### [YOUR GOAL]
The required output is a word-for-word copy of the lines from the line bearing "# Thermal fuse" through the line bearing "obj.matrix_parent_inverse = Matrix.Identity(4)", inclusive, and no other lines.

### [DATA SUPPLIED]

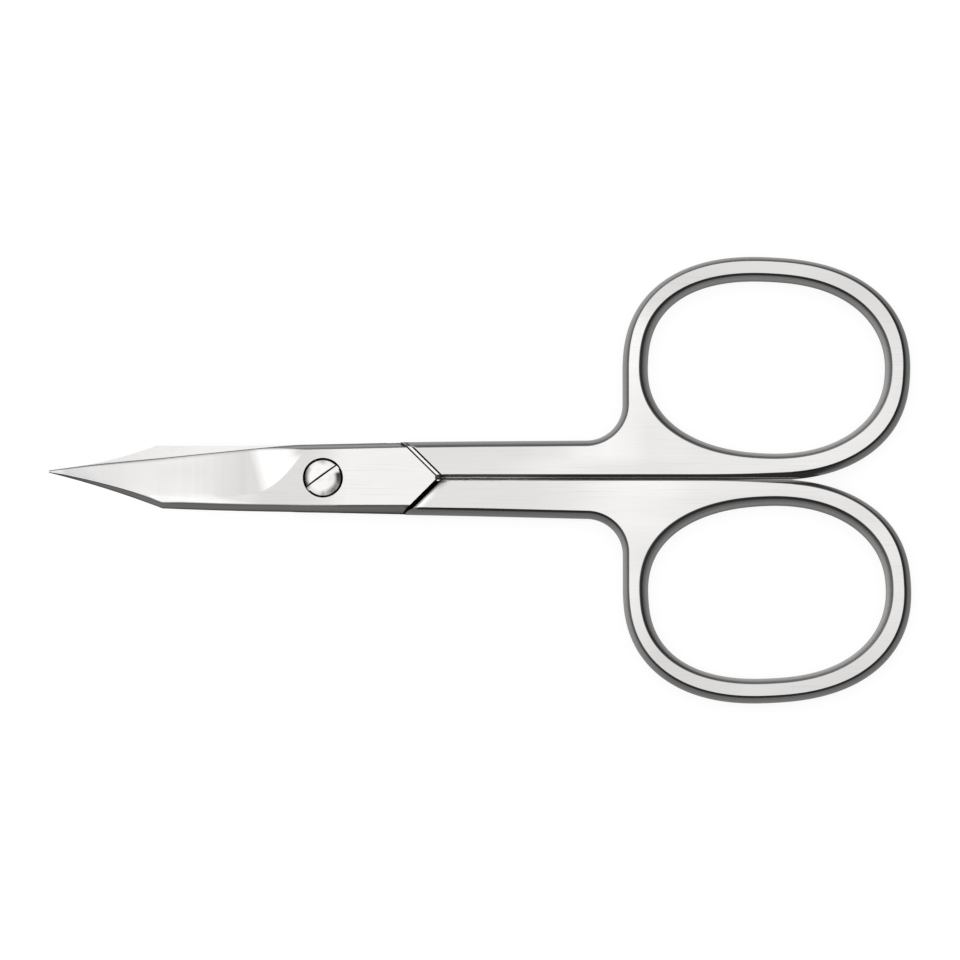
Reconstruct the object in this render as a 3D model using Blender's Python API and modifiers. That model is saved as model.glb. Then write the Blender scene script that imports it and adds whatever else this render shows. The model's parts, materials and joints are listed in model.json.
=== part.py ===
# Nail scissors: two crossed halves with finger rings and curved blades, held by a slotted screw.
# Metres, +Z up. The pivot axis is +Z through the origin, the rings lie towards +X and the tips
# towards -X. The scissors lie closed on the plane z = 0 and the blades curve up, away from it.

import math

import bmesh
import bpy

MM = 0.001

# Handles: two shanks that part along the plane y = 0, each ending in a finger ring
HANDLE_THICKNESS = 3.0 * MM
PARTING_GAP = 0.2 * MM
PARTING_CROWN = 0.24 * MM
SHANK_REACH = 3.88 * MM
SHANK_FLARE = 0.3 * MM
RING_DISTANCE = 46.28 * MM
RING_HALF_LENGTH = 15.03 * MM
RING_HALF_WIDTH = 11.75 * MM
RING_LIFT = 0.03 * MM
RING_SQUARENESS = 2.28
RING_CROWN = 0.06
RING_LEAN = math.radians(-3.0)
RING_WALL = 2.65 * MM
RING_FILLET = 3.8 * MM
HOLE_LIFT = 0.09 * MM
HOLE_SHOULDER = 0.09
ROUND_SIDE = 0.68 * MM
HOLE_SIDE = 0.78 * MM

# Joint: each half is thinned to a plate that ends in an arrow and laps over the other plate
PLATE_LENGTH = 11.9 * MM
PLATE_REACH = 3.58 * MM
PLATE_DROP = 0.15 * MM
LAP_GAP = 0.1 * MM
SHOULDER_GAP = 0.18 * MM
SHOULDER_FACET = 0.34 * MM
SHOULDER_ROUND = 0.7 * MM
ARROW_ROUND = 2.0 * MM
ARROW_SHARP = 0.2 * MM
SHANK_STEP = 0.02 * MM
LAP_RUN = 1.0 * MM

# Blades: ground on the outside, with a common dished surface between them
BLADE_LENGTH = 28.45 * MM
BLADE_CORNER = 16.7 * MM
BLADE_REACH = 3.28 * MM
BACK_HOLLOW = 0.27 * MM
CURVE_START = 6.0 * MM
TIP_RISE = 5.5 * MM
TIP_WIDTH = 0.2 * MM
TIP_SHIFT = -0.06 * MM
TIP_TAPER = 1.5 * MM
EDGE_HEEL = 2.4 * MM
EDGE_FULLNESS = 1.2
EDGE_TURN = 0.15
EDGE_THICKNESS = 0.2 * MM
BACK_SLANT = 0.46
EDGE_SLANT = 0.58
HONE_SLANT = 0.75
GRIND_SLOPE = 0.22
POINT_SLOPE = 0.33
POINT_START = 14.0 * MM
POINT_END = 25.0 * MM
GRIND_LENGTH = 7.5 * MM
WHEEL_RADIUS = 16.7 * MM

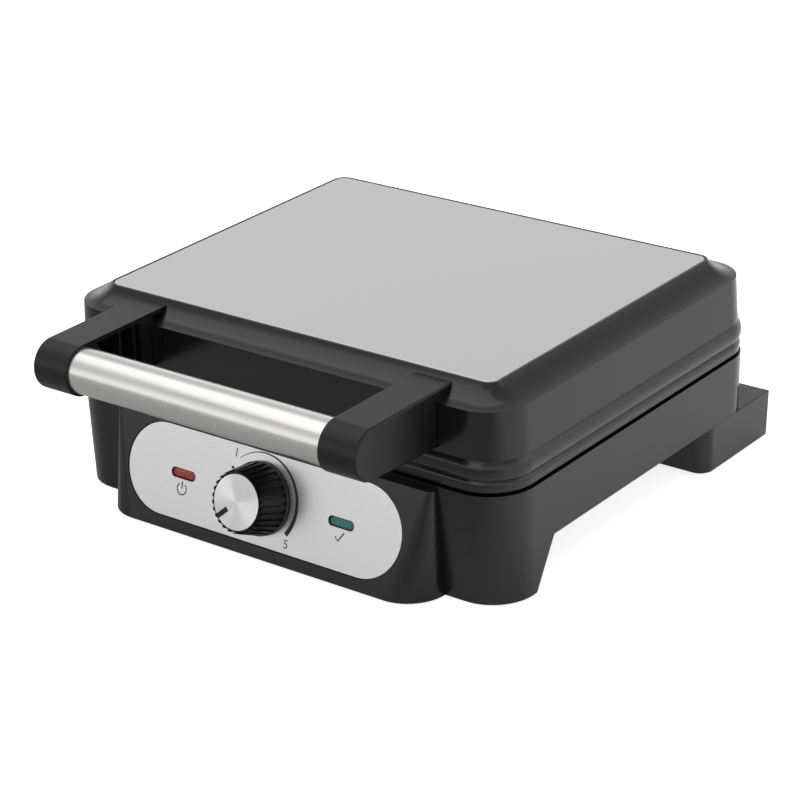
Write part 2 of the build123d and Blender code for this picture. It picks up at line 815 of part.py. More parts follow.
with BuildPart() as knob_body:
    with BuildSketch(knob_back):
        Circle(knob_foot_diameter / 2 - knob_rib_depth)
    with BuildSketch(knob_front):
        Circle(knob_face_diameter / 2 - knob_rib_depth)
    loft()
    add(knob_grips.part)
    # smooth flange at the foot
    with BuildSketch(knob_back):
        Circle(knob_foot_diameter / 2)
    extrude(amount=knob_flange)
    # hollow skirt with a hub on the shaft
    with BuildSketch(knob_back):
        Circle(knob_foot_diameter / 2 - knob_rib_depth - knob_bore_wall - 1)
        Circle(knob_hub_diameter / 2, mode=Mode.SUBTRACT)
    extrude(amount=knob_hollow, mode=Mode.SUBTRACT)
    with BuildSketch(knob_back):
        Circle(nut_width / 2 + 1.6)
    extrude(amount=nut_thickness + fascia_face + fit_gap, mode=Mode.SUBTRACT)
    with BuildSketch(knob_back):
        Circle(shaft_diameter / 2 + shaft_clearance)
    extrude(amount=knob_length - cap_thickness - knob_web + shaft_clearance, mode=Mode.SUBTRACT)
    # recess for the disc, with the raised pointer left standing in it
    with BuildSketch(knob_front):
        Circle(cap_diameter / 2 + pin_clearance)
        with PolarLocations(cap_diameter / 2 - pointer_length / 2, 1, start_angle=pointer_angle):
            Rectangle(pointer_length + 2, pointer_width, mode=Mode.SUBTRACT)
    extrude(amount=-cap_thickness, mode=Mode.SUBTRACT)
finish(knob_body, "knob_body")

with BuildPart() as knob_cap:
    with BuildSketch(knob_front.offset(-cap_thickness)):
        Circle(cap_diameter / 2)
        with PolarLocations(cap_diameter / 2 - pointer_length / 2, 1, start_angle=pointer_angle):
            Rectangle(pointer_length + 2 + fit_gap, pointer_width + fit_gap, mode=Mode.SUBTRACT)
    extrude(amount=cap_thickness)
finish(knob_cap, "knob_cap")


def arm_section():
    """Side view of a handle arm: round at the tube, deeper at the root, cut to the lid's front."""
    tube_y = handle_y - front_y
    root = arm_root_depth
    with BuildLine() as rim:
        CenterArc((tube_y, handle_z), arm_end_radius, 0, 360)
        Polyline((root, handle_z + arm_end_radius), (root, frame_top + arm_root_rise))
    make_hull(rim.edges())


def lid_section():
    """Side view of the lid's front, from the lip down to the frame, as deep as an arm's root."""
    with BuildLine() as rim:
        cover_face()
        Polyline(
            (cover_foot_inset, frame_top),
            (cover_foot_inset, frame_top - wall),
            (2 * arm_root_depth, frame_top - wall),
            (2 * arm_root_depth, lid_top),
            (lip_edge, lid_top),
        )
    make_face(rim.edges(), mode=Mode.SUBTRACT)


# Handle arms: moulded, hollow from the inner side, with ribs and a spigot for the tube
tube_y = handle_y - front_y
screw_z = frame_top + arm_screw_rise
for side, name in ((-1, "handle_arm_left"), (1, "handle_arm_right")):
    with BuildPart() as arm:
        with BuildSketch(front_section.offset(side * arm_inner)):
            arm_section()
            lid_section()
        extrude(amount=side * arm_width)
        fillet(arm.faces().sort_by(Axis.X)[-1 if side > 0 else 0].edges().filter_by(GeomType.LINE), arm_edge)
        with BuildSketch(front_section.offset(side * arm_inner)):
            arm_section()
            offset(amount=-arm_wall)
            lid_section()
            with Locations((tube_y, handle_z)):
                Circle(arm_end_radius + arm_rib, mode=Mode.SUBTRACT)
            # solid root for the screw
            with Locations((0, screw_z)):
                Rectangle(2 * arm_root_wall, body_depth, mode=Mode.SUBTRACT)
            for rib_y in (tube_y * 0.42, tube_y * 0.2):
                with Locations((rib_y, handle_z)):
                    Rectangle(arm_rib, body_depth, mode=Mode.SUBTRACT)
        extrude(amount=side * (arm_width - arm_wall), mode=Mode.SUBTRACT)
        # the small square catch between the ribs
        with BuildSketch(front_section.offset(side * (arm_inner + arm_width - arm_wall))):
            with Locations((tube_y * 0.31, handle_z + 2)):
                Rectangle(catch_size, catch_size)
                Rectangle(catch_size - arm_rib, catch_size - arm_rib, mode=Mode.SUBTRACT)
        extrude(amount=-side * catch_size / 2)
        with BuildSketch(front_section.offset(side * arm_inner)):
            with Locations((tube_y, handle_z)):
                Circle(tube_diameter / 2 - tube_wall - pin_clearance)
        extrude(amount=-side * spigot_length)
        with BuildSketch(front_section.offset(side * (arm_inner - spigot_length))):
            with Locations((tube_y, handle_z)):
                Circle(tie_rod_diameter / 2 + pin_clearance)
        extrude(amount=side * (spigot_length + arm_width), mode=Mode.SUBTRACT)
        with BuildSketch(front_section.offset(side * arm_outer)):
            with Locations((tube_y, handle_z)):
                Circle(handle_cap_diameter / 2 + pin_clearance)
        extrude(amount=-side * (handle_cap_thickness + tie_rod_head), mode=Mode.SUBTRACT)
        hole_x = side * (arm_inner + arm_width / 2)
        screw_plane = Plane((hole_x, front_y + arm_root_wall, screw_z), z_dir=(0, 1, 0))
        with Locations(screw_plane):
            Hole(arm_screw_diameter / 2 + pin_clearance, depth=arm_root_wall + arm_screw_bite)
    finish(arm, name)

# Handle tube, the tie rod inside it and the caps over the rod's heads
with BuildPart() as handle_tube:
    with BuildSketch(front_section.offset(-arm_inner)):
        with Locations((tube_y, handle_z)):
            Circle(tube_diameter / 2)
            Circle(tube_diameter / 2 - tube_wall, mode=Mode.SUBTRACT)
    extrude(amount=2 * arm_inner)
finish(handle_tube, "handle_tube")

rod_end = arm_outer - handle_cap_thickness
with BuildPart() as handle_tie_rod:
    with BuildSketch(front_section.offset(-rod_end)):
        with Locations((tube_y, handle_z)):
            Circle(tie_rod_diameter / 2)
    extrude(amount=2 * rod_end)
    for side in (-1, 1):
        with BuildSketch(front_section.offset(side * rod_end)):
            with Locations((tube_y, handle_z)):
                Circle(tie_rod_head_diameter / 2)
        extrude(amount=-side * tie_rod_head)
finish(handle_tie_rod, "handle_tie_rod")

with BuildPart() as handle_caps:
    for side in (-1, 1):
        with BuildSketch(front_section.offset(side * (rod_end + cap_dish))):
            with Locations((tube_y, handle_z)):
                Circle(handle_cap_diameter / 2)
        extrude(amount=side * (handle_cap_thickness - 2 * cap_dish))
finish(handle_caps, "handle_caps")

# Screws that hold the arms from inside the lid
wall_lean = (cover_inset - cover_foot_inset) / (cove_bottom - frame_top)
head_top = screw_z + screw_head_diameter / 2
screw_seat = front_y + cover_foot_inset + wall_lean * (head_top - frame_top) + wall + fit_gap / 2
with BuildPart() as handle_screws:
    for side in (-1, 1):
        screw_x = side * (arm_inner + arm_width / 2)
        with BuildSketch(Plane((screw_x, screw_seat, screw_z), z_dir=(0, -1, 0))):
            Circle(arm_screw_diameter / 2)
        extrude(amount=screw_seat - front_y + arm_screw_bite)
        with BuildSketch(Plane((screw_x, screw_seat, screw_z), z_dir=(0, 1, 0))):
            Circle(screw_head_diameter / 2)
        extrude(amount=screw_head)
finish(handle_screws, "handle_screws")


def screws(positions, seat_z, up, bite, name):
    """Pan head screws whose heads bear on seat_z and whose shanks reach bite past it."""
    with BuildPart() as group:
        with BuildSketch(Plane.XY.offset(seat_z)):
            positions(screw_diameter)
        extrude(amount=up * bite)
        with BuildSketch(Plane.XY.offset(seat_z)):
            positions(screw_head_diameter)
        extrude(amount=-up * screw_head)
    finish(group, name)


thread = ledge_thickness + plate_screw_bite - fit_gap
screws(plate_screws, lower_seat - ledge_thickness, 1, thread, "lower_plate_screws")
screws(plate_screws, upper_seat + ledge_thickness, -1, thread, "upper_plate_screws")
screws(reflector_bosses, lower_rim - tray_back, 1, screw_length, "lower_reflector_screws")
screws(reflector_bosses, upper_rim + tray_back, -1, screw_length, "upper_reflector_screws")
screws(cover_screws, foot_height, 1, screw_length, "bottom_cover_screws")
screws(foot_screws, cover_top, -1, screw_length, "foot_screws")

# Bottom cover of the pan, with rows of vents
with BuildPart() as bottom_cover:
    with BuildSketch(Plane.XY.offset(foot_height)):
        body_outline(wall + pan_lean + cover_gap)
        with Locations((0, arch_y - wall / 2)):
            Rectangle(body_width, body_depth, align=(Align.CENTER, Align.MAX), mode=Mode.SUBTRACT)
        cover_screws(screw_diameter + 2 * pin_clearance, Mode.SUBTRACT)
        foot_screws(screw_diameter + 2 * pin_clearance, Mode.SUBTRACT)
        for row_y in (-vent_row, vent_row):
            with Locations((0, middle_y + vent_shift + row_y)):
                with GridLocations(vent_pitch, 1, vent_count, 1):
                    Rectangle(vent_width, vent_length, mode=Mode.SUBTRACT)
    extrude(amount=cover_sheet)
finish(bottom_cover, "bottom_cover")

# Rubber pads under the feet
with BuildPart() as rubber_feet:
    with BuildSketch(Plane.XY):
        for pad_y in (foot_back - foot_width / 2, floor_y - pad_diameter / 2 - wall):
            with Locations((-foot_x, pad_y), (foot_x, pad_y)):
                Circle(pad_diameter / 2 - pin_clearance)
    extrude(amount=pad_height + pad_seat)
finish(rubber_feet, "rubber_feet")

# Hinge pins, headed at their outer ends
pin_reach = knuckle_width / 2 + knuckle_gap + ear_width
with BuildPart() as hinge_pins:
    for side in (-1, 1):
        with BuildSketch(side_plane.offset(side * (knuckle_x - pin_reach))):
            with Locations((hinge_y, hinge_z)):
                Circle(pin_diameter / 2)
        extrude(amount=side * 2 * pin_reach)
        with BuildSketch(side_plane.offset(side * (knuckle_x + pin_reach))):
            with Locations((hinge_y, hinge_z)):
                Circle(pin_head_diameter / 2)
        extrude(amount=side * pin_head)
finish(hinge_pins, "hinge_pins")

# Grommet in the back wall for the supply lead
lean = tan(radians(base_draft))
gland_face = back_y - (base_height - gland_height - gland_flange / 2) * lean + fit_gap / 3
gland_inner = gland_face - wall - gland_flange * lean - fit_gap
with BuildPart() as cord_grommet:
    gland_start = (gland_offset, gland_inner - gland_flange_thickness, gland_height)
    gland_plane = Plane(gland_start, x_dir=(1, 0, 0), z_dir=(0, 1, 0))
    gland_depth = gland_face - gland_inner
    with BuildSketch(gland_plane):
        Circle(gland_flange / 2)
    extrude(amount=gland_flange_thickness)
    with BuildSketch(gland_plane):
        Circle(gland_diameter / 2)
    extrude(amount=2 * gland_flange_thickness + gland_depth)
    with BuildSketch(gland_plane.offset(gland_flange_thickness + gland_depth)):
        Circle(gland_flange / 2)
    extrude(amount=gland_flange_thickness)
    with BuildSketch(gland_plane):
        Circle(gland_bore / 2)
    extrude(amount=2 * gland_flange_thickness + gland_depth, mode=Mode.SUBTRACT)
finish(cord_grommet, "cord_grommet")

# Terminal block on the floor of the front skirt
with BuildPart() as terminal_block:
    block_plane = Plane((block_offset, floor_y - wall - fit_gap - block_depth / 2, pad_height + wall))
    with BuildSketch(block_plane):
        Rectangle(block_pitch * block_poles, block_depth)
    extrude(amount=block_height)
    with BuildSketch(block_plane.offset(block_height)):
        with GridLocations(block_pitch, block_depth / 2, block_poles, 2):
            Circle(block_pitch * 0.3)
    extrude(amount=-block_height / 2, mode=Mode.SUBTRACT)
finish(terminal_block, "terminal_block")

# Thermal fuse clamped against the back of the lower plate
fuse_z = lower_rim - plate_back_drop - fuse_diameter / 2
with BuildPart() as thermal_fuse:
    with BuildSketch(side_plane.offset(-fuse_length / 2)):
        with Locations((middle_y, fuse_z)):
            Circle(fuse_diameter / 2)
    extrude(amount=fuse_length)
    with BuildSketch(side_plane.offset(-fuse_length / 2 - fuse_lead_length)):
        with Locations((middle_y, fuse_z)):
            Circle(fuse_lead_diameter / 2)
    extrude(amount=fuse_length + 2 * fuse_lead_length)
finish(thermal_fuse, "thermal_fuse")
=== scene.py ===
"""Finishes, printed marks, lights and camera for a belgian waffle maker. Metres, +Z up."""

import json
from math import cos, pi, radians, sin

import bmesh
import bpy
import numpy as np
from mathutils import Matrix, Vector
from mathutils.geometry import convex_hull_2d


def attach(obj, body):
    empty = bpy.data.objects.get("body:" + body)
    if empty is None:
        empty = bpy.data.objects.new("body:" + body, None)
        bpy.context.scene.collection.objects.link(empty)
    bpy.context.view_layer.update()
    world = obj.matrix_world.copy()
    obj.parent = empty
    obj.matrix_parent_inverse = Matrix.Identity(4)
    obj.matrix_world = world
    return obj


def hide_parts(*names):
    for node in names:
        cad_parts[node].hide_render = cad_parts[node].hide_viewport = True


bl_info = {
    "name": "Belgian waffle maker",
    "version": (1, 0, 0),
    "blender": (4, 5, 0),
    "location": "3D View > Sidebar > Waffle maker",
    "description": "Dresses the waffle maker's parts and sets up its studio",
    "category": "Object",
}

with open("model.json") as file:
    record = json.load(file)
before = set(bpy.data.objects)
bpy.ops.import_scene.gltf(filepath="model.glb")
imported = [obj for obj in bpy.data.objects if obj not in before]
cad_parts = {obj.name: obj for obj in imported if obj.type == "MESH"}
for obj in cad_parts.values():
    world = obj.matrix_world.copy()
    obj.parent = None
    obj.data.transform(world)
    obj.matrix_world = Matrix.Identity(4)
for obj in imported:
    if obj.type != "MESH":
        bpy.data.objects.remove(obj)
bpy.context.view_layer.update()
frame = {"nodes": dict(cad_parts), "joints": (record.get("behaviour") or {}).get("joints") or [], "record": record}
NODE_BODY = {node: body for body, nodes in frame["record"]["behaviour"]["bodies"].items() for node in nodes}
NODE_SLOT = {part["node"]: part["material_slot"] for part in frame["record"]["subparts"]}
KNOB_JOINT = next(joint for joint in frame["joints"] if joint["name"] == "knob_turn")

# Each moulding's rounding of its edges
HOUSINGS = {
    "lid_cover": 0.0004,
    "lid_frame": 0.0003,
    "base_shell": 0.0003,
    "hinge_ears": 0.0003,
    "hinge_knuckles": 0.0003,
    "control_housing": 0.0006,
    "rear_foot_left": 0.0006,
    "rear_foot_right": 0.0006,
}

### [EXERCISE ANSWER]
# Thermal fuse clamped against the back of the lower plate
fuse_z = lower_rim - plate_back_drop - fuse_diameter / 2
with BuildPart() as thermal_fuse:
    with BuildSketch(side_plane.offset(-fuse_length / 2)):
        with Locations((middle_y, fuse_z)):
            Circle(fuse_diameter / 2)
    extrude(amount=fuse_length)
    with BuildSketch(side_plane.offset(-fuse_length / 2 - fuse_lead_length)):
        with Locations((middle_y, fuse_z)):
            Circle(fuse_lead_diameter / 2)
    extrude(amount=fuse_length + 2 * fuse_lead_length)
finish(thermal_fuse, "thermal_fuse")
=== scene.py ===
"""Finishes, printed marks, lights and camera for a belgian waffle maker. Metres, +Z up."""

import json
from math import cos, pi, radians, sin

import bmesh
import bpy
import numpy as np
from mathutils import Matrix, Vector
from mathutils.geometry import convex_hull_2d


def attach(obj, body):
    empty = bpy.data.objects.get("body:" + body)
    if empty is None:
        empty = bpy.data.objects.new("body:" + body, None)
        bpy.context.scene.collection.objects.link(empty)
    bpy.context.view_layer.update()
    world = obj.matrix_world.copy()
    obj.parent = empty
    obj.matrix_parent_inverse = Matrix.Identity(4)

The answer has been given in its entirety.